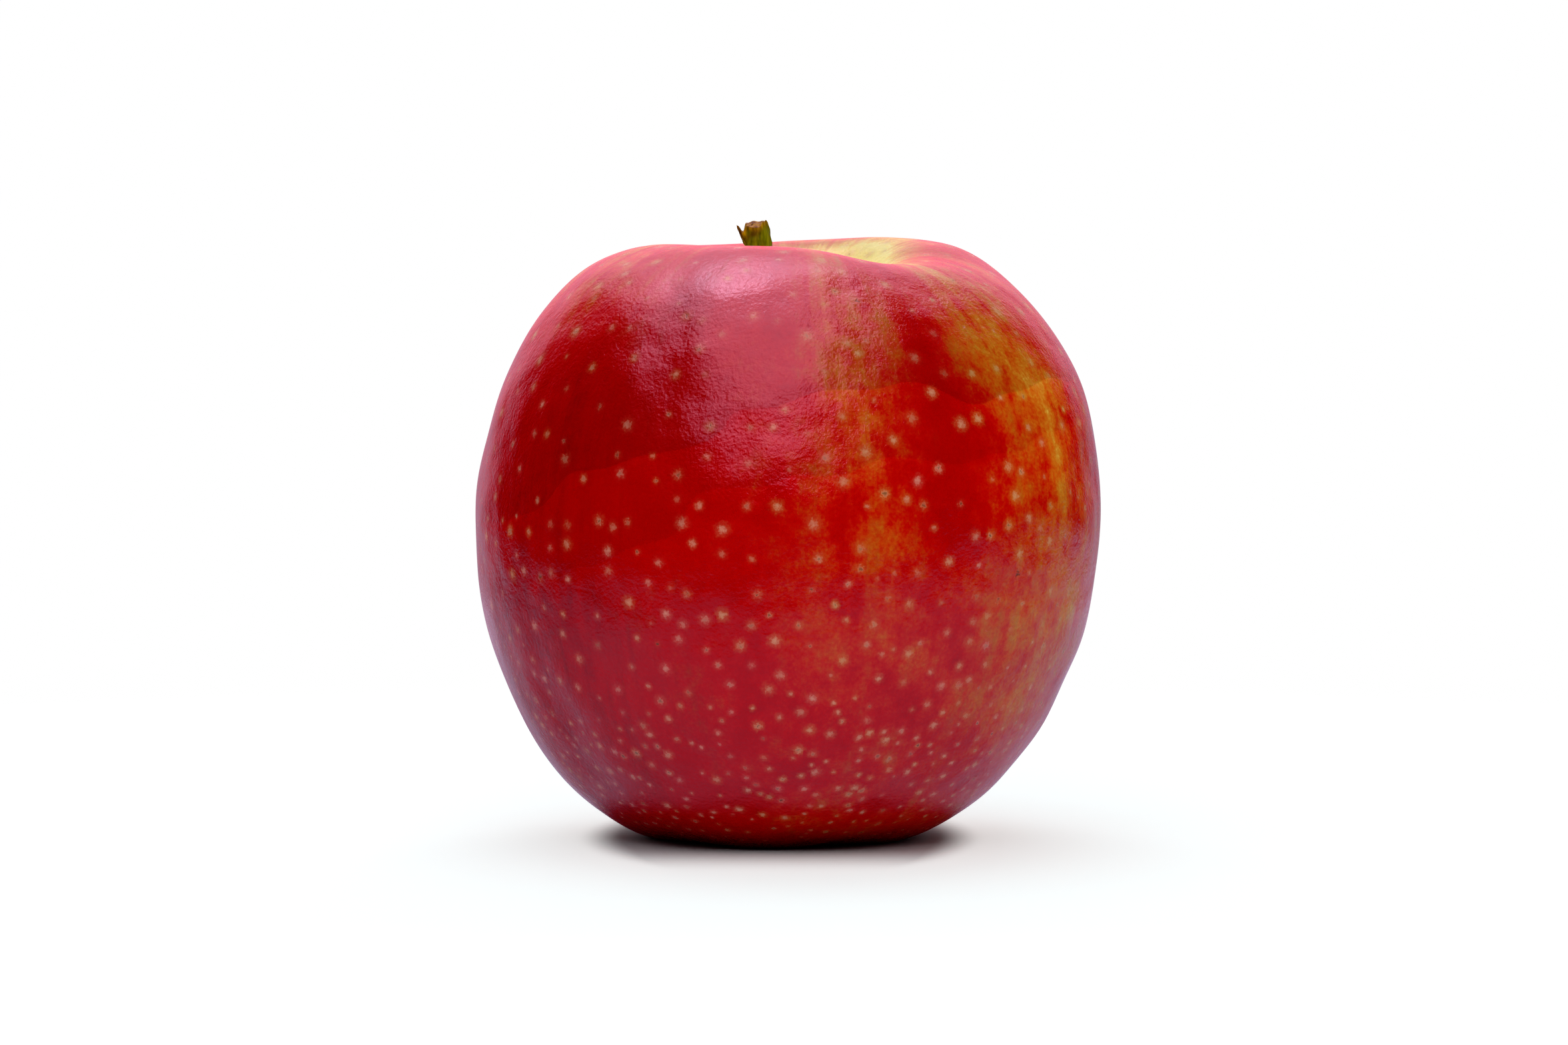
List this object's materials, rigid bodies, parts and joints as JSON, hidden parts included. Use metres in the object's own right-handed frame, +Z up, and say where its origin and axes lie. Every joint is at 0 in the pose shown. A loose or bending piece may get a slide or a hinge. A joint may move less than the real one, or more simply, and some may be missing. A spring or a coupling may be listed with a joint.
{
  "type": "apple",
  "caption": "Round red apple with a deep stem cavity, a short woody stem and a dried calyx underneath, standing on the lobes round its base.",
  "frame": {"origin": "on the surface the apple stands on, under the middle of the fruit's bounding box", "axes": "+Z up along the core, from the calyx to the stem; -Y is the front, and the stem leans towards -X"},
  "size_m": [0.0774, 0.078, 0.0766],
  "materials": {
    "skin": "smooth waxy fruit skin, crimson over yellow with pale dots",
    "stem_bark": "rough green-brown bark with a torn pale end",
    "dry_sepal": "dry, matt and slightly downy",
    "dry_stamen": "dry and matt"
  },
  "bodies": {
    "root": {"fruit": "skin", "stem": "stem_bark", "sepal_1": "dry_sepal", "sepal_2": "dry_sepal", "sepal_3": "dry_sepal", "sepal_4": "dry_sepal", "sepal_5": "dry_sepal", "stamens": "dry_stamen", "styles": "dry_stamen"}
  },
  "joints": []
}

================

*THE TASK*
Every line containing the string "joints" must be listed.

*WRITTEN ANSWER*
List this object's materials, rigid bodies, parts and joints as JSON, hidden parts included. Use metres in the object's own right-handed frame, +Z up, and say where its origin and axes lie. Every joint is at 0 in the pose shown. A loose or bending piece may get a slide or a hinge. A joint may move less than the real one, or more simply, and some may be missing. A spring or a coupling may be listed with a joint.
  "joints": []